For the data below, report only the number of lines containing the string "object".

[Collection entries]
↓↓↓

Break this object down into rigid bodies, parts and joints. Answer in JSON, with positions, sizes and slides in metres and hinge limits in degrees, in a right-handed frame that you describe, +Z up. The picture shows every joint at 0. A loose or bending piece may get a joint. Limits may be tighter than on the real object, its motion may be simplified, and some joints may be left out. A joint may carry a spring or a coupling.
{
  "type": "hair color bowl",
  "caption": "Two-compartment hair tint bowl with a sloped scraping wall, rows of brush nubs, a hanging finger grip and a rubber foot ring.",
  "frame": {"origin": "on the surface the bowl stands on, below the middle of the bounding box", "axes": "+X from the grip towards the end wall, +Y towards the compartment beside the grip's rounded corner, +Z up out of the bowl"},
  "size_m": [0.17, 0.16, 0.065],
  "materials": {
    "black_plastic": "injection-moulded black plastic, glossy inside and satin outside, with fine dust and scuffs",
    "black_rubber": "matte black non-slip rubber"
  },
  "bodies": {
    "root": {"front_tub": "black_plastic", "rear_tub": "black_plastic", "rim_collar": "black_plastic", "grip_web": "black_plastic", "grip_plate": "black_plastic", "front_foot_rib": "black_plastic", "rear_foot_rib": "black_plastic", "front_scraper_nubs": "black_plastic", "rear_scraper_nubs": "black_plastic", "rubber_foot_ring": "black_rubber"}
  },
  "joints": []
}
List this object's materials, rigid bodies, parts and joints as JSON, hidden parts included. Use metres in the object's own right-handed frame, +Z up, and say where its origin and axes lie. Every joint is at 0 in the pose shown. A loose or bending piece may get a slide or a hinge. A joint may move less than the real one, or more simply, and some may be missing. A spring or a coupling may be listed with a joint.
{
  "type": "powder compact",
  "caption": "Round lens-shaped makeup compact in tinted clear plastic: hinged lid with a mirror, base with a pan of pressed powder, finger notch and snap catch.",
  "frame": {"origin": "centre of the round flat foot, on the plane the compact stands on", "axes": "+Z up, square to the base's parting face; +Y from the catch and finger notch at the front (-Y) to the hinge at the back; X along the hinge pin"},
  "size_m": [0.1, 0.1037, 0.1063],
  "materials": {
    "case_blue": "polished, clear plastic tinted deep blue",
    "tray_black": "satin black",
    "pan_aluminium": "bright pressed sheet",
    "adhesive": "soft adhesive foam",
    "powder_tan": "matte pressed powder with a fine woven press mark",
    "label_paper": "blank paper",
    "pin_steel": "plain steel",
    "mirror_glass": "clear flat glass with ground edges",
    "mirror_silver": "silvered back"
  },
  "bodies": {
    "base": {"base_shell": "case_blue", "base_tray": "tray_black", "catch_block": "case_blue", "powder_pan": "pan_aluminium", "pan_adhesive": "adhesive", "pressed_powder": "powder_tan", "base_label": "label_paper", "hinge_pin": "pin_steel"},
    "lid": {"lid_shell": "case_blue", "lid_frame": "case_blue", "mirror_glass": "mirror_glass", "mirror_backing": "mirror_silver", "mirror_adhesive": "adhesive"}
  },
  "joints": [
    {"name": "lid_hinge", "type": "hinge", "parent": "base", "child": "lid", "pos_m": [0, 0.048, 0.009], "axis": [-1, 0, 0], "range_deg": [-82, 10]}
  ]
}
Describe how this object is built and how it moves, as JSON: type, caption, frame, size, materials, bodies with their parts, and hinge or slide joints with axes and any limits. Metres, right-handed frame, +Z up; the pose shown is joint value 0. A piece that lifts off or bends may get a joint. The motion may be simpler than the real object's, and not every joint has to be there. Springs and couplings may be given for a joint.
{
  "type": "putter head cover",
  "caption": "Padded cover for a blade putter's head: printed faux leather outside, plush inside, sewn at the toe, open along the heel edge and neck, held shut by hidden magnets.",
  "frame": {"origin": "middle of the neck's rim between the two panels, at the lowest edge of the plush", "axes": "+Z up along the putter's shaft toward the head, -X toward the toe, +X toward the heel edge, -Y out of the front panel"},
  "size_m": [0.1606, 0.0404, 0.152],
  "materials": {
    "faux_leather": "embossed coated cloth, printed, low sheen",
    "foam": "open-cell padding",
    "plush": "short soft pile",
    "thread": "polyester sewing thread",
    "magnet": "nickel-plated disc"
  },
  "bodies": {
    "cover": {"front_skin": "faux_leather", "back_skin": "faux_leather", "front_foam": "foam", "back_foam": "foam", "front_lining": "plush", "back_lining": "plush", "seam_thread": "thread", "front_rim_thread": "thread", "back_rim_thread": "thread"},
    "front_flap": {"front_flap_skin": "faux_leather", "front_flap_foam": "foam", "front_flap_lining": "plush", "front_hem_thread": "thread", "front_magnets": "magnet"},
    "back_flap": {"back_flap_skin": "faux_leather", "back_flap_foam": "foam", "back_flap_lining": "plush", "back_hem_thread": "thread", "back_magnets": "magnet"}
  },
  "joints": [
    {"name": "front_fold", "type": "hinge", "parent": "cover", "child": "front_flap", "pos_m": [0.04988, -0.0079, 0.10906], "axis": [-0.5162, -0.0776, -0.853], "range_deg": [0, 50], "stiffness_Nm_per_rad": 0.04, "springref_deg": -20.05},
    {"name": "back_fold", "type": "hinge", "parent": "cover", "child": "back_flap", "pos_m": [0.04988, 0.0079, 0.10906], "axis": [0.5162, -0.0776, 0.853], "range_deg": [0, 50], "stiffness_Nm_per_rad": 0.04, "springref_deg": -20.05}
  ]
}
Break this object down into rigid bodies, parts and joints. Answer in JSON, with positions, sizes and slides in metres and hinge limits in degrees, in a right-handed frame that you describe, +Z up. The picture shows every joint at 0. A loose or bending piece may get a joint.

↑↑↑

FULL RESPONSE —
4